Monaco’s status as a destination for the jet-setting elite has been cemented since the early 20th century, thanks in part to the late American movie star, Grace Kelly, who married into the royal family in the 1950s and became Princess of the Principality.
If a luxurious vacation is what you’re after, Monaco offers the experience of a lifetime, and nothing says opulence like Monte-Carlo. A veritable playground for the rich and beautiful, it is known for its dazzling events, such as the yearly Monaco Grand Prix; its legendary Belle Époque casino; and, of course, the famous yacht-filled harbor — Port Hercules.
And rest assured, Monaco is much more than an epicenter of thrills and decadence. It also boasts a rich ancient history, beautiful beaches dotted with resorts and plenty of things to do and see… all set against the spectacular backdrop of the shimmering Mediterranean Sea.
Things To Do
Place du Casino, 98000
Feeling lucky? Whether you’re a seasoned gambler or a visitor looking for a bit of fun, paying a visit to the iconic Monte-Carlo Casino deserves a spot on every Monaco hit list. Whatever your game of choice… Blackjack, Roulette or Texas Hold’em — or if you simply want to sip a James Bond martini in one of the many restaurants, bars or lounges — there is something at this Art Nouveau entertainment establishment to please everyone.
Le Palais Princier, 98015
The Prince of Monaco’s private residence.
Built in 1215, the Palais Princier has been in the hands of the Grimaldi family for 700 years.
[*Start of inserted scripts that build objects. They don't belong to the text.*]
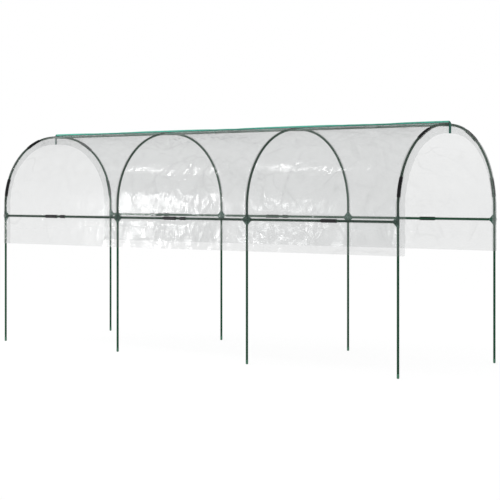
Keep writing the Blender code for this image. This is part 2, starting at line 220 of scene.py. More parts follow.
class StageSettings(PropertyGroup):
    """Camera, floor and lamps."""

    camera_place: FloatVectorProperty(
        name="Camera", description="Where the camera stands", subtype="XYZ", default=(7.703, -8.846, 1.232))
    camera_heading: FloatProperty(
        name="Heading", description="Turn of the level camera about Z",
        default=math.radians(40.42), subtype="ANGLE")
    lens: FloatProperty(name="Lens", description="Focal length in millimetres", default=110.19)
    rise: FloatProperty(name="Rise", description="Upward shift of the picture", default=-0.119)
    floor_size: FloatProperty(name="Floor", description="Width of the floor", default=60.0, unit="LENGTH")
    floor_lit: FloatProperty(
        name="Lit share", description="Share of the floor's white that lamps give",
        default=0.25, subtype="FACTOR")
    ambient: FloatProperty(name="Ambient", description="Strength of the even light", default=0.74)
    sun: FloatProperty(name="Sun", description="Strength of the main lamp", default=0.85)
    sky: FloatProperty(
        name="Ceiling", description="Brightness of the ceiling seen in reflections", default=0.30)
    softbox: FloatProperty(name="Softbox", description="Power of the tall softbox in watts", default=92.0)


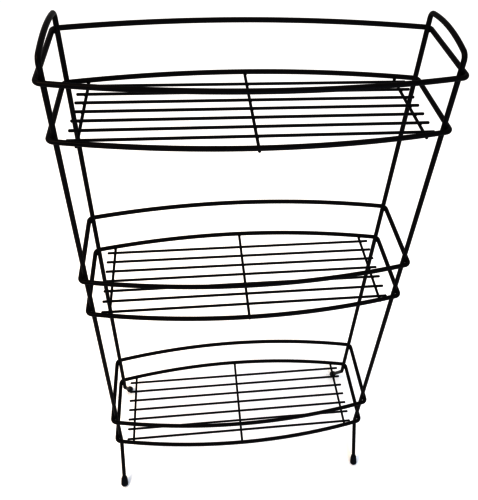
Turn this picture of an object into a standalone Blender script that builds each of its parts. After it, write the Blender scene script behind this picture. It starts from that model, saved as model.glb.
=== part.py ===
"""Three-tier wire basket rack.

Two bent side frames carry three shallow baskets. Each basket is two bowed rim
wires, three cross wires under the lower rim and seven floor wires on top of
them. Four soft caps cover the splayed leg ends. Metres, +Z up, X along the
baskets, Y from front to back, floor at Z = 0.
"""
import math

import bmesh
import bpy
from mathutils import Matrix, Vector

# Wires
FRAME_WIRE = 0.0054          # diameter of rims and side frames, coating included
FLOOR_WIRE = 0.0030          # diameter of cross wires and floor wires
GAP = 0.0003                 # clearance left at every welded or pushed-on contact

# Rims, measured on the wire's centreline
RIM_HALF_LENGTH = 0.2025     # centre to end rail
RIM_HALF_DEPTH = 0.0557      # centre to the sharp corner before it is rounded
RIM_BOW = 0.0205             # how far front and back rails bow outwards
RIM_BEND = 0.007             # corner bend radius

# Tiers: name, height of the lower rim, lower rim to upper rim
TIERS = (
    ("bottom", 0.0865, 0.0602),
    ("middle", 0.4139, 0.0605),
    ("top", 0.6757, 0.0628),
)

# Side frames
CONTACT = FRAME_WIRE + GAP
UPRIGHT_X = RIM_HALF_LENGTH - CONTACT
UPRIGHT_Y = 0.0494           # nests in the rims' corners
ARCH_SHOULDER = 0.7585       # height where arch and upright would meet unrounded
ARCH_RISE = 0.0058           # crown above the shoulder
ARCH_BEND = 0.008
LEG_BEND_HEIGHT = 0.0740     # legs splay below this height
LEG_BEND = 0.008
LEG_TIP_Y = 0.0905           # where a leg's axis leaves its cap
LEG_TIP_HEIGHT = 0.0009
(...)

A blend of architectural styles, the ancient edifice has seen myriad changes over many centuries. Today, its mix of medieval fortifications, classical façades and Renaissance-style features makes it an incredible representation of Monaco’s history. The Grands Appartements —— which house the ceremonial rooms, each outfitted in original frescoes, ornate furnishings and intricate tapestries —— are open to the public.
Avenue Saint-Martin, 98000
Carved into a rock overlooking the ocean, this grandiose three-floor museum —— which showcases both permanent and temporary exhibits —— is a cabinet of curiosities dedicated to the deep blue sea. Wonderful for families, there is also a restaurant on the roof terrace with a playground and a new “turtle island” habitat.
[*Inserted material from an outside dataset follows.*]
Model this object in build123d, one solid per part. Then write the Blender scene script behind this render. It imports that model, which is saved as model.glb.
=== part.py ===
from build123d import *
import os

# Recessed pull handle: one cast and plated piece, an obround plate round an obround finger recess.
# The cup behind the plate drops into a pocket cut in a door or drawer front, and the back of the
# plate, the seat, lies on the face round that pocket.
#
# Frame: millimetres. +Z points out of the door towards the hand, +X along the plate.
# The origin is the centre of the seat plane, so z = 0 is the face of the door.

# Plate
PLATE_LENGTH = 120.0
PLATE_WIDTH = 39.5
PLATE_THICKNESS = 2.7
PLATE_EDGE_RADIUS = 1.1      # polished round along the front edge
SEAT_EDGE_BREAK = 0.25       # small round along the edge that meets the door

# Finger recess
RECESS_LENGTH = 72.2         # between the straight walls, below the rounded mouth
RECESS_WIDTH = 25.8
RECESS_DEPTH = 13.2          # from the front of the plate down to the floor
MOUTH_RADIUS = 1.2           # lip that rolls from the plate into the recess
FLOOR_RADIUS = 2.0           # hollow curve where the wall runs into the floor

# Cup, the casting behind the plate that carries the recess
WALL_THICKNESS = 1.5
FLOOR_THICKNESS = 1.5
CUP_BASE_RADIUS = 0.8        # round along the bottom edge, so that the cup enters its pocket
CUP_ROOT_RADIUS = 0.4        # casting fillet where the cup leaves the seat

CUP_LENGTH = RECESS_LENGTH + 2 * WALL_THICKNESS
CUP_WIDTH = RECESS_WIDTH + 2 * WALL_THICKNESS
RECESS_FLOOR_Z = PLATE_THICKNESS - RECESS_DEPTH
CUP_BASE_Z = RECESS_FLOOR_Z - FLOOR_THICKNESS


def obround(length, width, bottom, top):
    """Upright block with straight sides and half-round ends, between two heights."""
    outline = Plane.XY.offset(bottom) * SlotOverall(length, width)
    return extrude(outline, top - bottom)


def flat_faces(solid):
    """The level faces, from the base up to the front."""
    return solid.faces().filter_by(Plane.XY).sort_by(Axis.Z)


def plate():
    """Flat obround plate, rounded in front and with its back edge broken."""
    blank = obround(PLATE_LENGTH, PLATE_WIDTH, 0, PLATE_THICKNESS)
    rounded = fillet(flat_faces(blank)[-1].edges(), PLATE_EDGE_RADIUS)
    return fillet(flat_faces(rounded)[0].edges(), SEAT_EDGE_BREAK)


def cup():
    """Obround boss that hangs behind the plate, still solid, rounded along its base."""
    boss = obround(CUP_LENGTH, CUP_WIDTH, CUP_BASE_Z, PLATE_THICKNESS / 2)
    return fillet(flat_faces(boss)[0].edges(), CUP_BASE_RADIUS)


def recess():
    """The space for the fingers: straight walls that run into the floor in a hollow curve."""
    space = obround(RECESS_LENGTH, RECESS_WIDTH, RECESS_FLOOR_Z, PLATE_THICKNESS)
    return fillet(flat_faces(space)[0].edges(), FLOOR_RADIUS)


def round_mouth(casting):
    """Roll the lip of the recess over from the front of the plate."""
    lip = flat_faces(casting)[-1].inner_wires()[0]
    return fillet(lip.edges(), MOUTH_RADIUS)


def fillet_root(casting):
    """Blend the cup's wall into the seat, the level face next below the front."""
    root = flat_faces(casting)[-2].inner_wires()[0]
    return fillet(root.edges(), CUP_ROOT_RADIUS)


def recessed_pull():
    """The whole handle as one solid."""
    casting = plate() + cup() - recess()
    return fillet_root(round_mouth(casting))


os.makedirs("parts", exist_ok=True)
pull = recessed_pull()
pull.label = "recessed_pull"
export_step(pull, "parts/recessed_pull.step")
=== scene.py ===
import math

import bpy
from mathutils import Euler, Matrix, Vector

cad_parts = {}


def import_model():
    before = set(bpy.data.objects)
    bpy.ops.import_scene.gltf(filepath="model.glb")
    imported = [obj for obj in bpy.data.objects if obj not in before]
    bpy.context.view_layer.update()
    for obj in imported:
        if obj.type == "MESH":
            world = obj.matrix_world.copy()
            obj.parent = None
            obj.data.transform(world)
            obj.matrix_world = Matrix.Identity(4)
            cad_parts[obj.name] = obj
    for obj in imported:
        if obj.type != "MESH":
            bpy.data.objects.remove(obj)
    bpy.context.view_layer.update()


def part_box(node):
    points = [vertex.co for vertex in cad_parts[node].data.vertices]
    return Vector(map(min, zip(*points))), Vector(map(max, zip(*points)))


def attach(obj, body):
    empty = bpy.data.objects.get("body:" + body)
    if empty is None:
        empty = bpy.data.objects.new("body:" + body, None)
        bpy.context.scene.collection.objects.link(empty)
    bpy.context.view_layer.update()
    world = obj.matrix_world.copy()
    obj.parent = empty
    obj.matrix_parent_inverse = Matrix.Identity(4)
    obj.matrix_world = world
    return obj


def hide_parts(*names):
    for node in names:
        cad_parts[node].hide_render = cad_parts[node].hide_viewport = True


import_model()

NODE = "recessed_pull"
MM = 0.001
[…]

Avenue des Papalins, 98000
Inside Fontvieille Park, the Roseraie Princesse Grace has been delighting visitors since the 1980s, when Prince Rainier III created it in memory of his late wife – the beloved Grace Kelly, whose bronze statue presides over the 55,0000-square-foot garden. Home to a whopping 6,000 rose bushes (of 315 varieties), the space is divided into seven themes, each as beautiful as the next. One of the most colorful and tranquil places to visit in Monaco.
Photo Credit: @elena.stogova
Wind through the narrow, medieval streets of the Old Town, fondly nicknamed “Le Rocher,” which houses the principality’s most stately buildings (Le Palais Princier, the Town Hall and Parliament, to name a few), along with a smattering of shops, perfectly preserved Renaissance homes and the gorgeous Monaco Cathedral, built in Romanesque-Byzantine-style with white stone. Head out for a morning jaunt, and end up at the Place du Palais at 11:55 a.m. to see the daily changing of the Monégasque Guard.
The big-ticket event of the year. The Monaco Grand Prix is a world-renowned Formula 1 motor race held annually in late May or early June. It is the most well-known and challenging (78 laps with elevation changes, tight corners and an infamous tunnel) of all the circuits in the Formula 1 World Championship and is attended by the high adrenaline sport’s most wealthy and famous fans. Start your engines!
17 Avenue des Spélugues, 98000
A gallery of 80 shops and six restaurants, where everything from fashion, accessories and antiques to beauty treatments and gourmet food can be found. This famed shopping center — with its Italian marble walkways and majestic Faustig chandeliers — is a must-visit for fashionistas and open Monday through Saturday. Pro-tip: if you’re a non-EU resident, you can take advantage of its immediate tax refund service on the first floor.
Quai Louis II (Port Hercules)
Arguably the biggest player on the international yachting scene. Founded in 1953 by Prince Rainier, the Monaco Yacht Club boasts over 2,500 members from 80 countries — and, naturally, some of the world’s most prestigious private boats. Setting the standard of naval etiquette, its mission is to perpetuate and pass on a heritage that is deeply ingrained in Monégasque culture. Head to the harbor to check out the yachts — a truly jaw-dropping site — then swing by the club for an apéritif.
11 Rue Terrazzani, 98000
Located on the Place d’Armes, a stone’s throw from the port, this indoor/outdoor market and gourmet food hall brings together an array of local vendors — butchers, fish and cheesemongers, bakers, florists, fruit and vegetable producers — offering up regional specialties, like socca, barbagiuans and pissaladière. The market, with its warm and sunny Southern spirit, has been around since 1880 but received an overhaul in 2012, landing on the radar of foodies far and wide.
Where To Stay
Where To Eat
Place du Casino, 98000
Across from Hôtel de Paris, on the other side of the Casino, you’ll find Le Café de Paris, a bustling brasserie that’s been at the heart of Monégasque life for over 150 years. Headed by celebrated Chef Frank Lefon, here, local dishes — seafood, meats, soups, pastas and desserts — all share the spotlight. With convivial, delicious and unpretentious food and a trendy terrace, it is the perfect place to relax and refuel.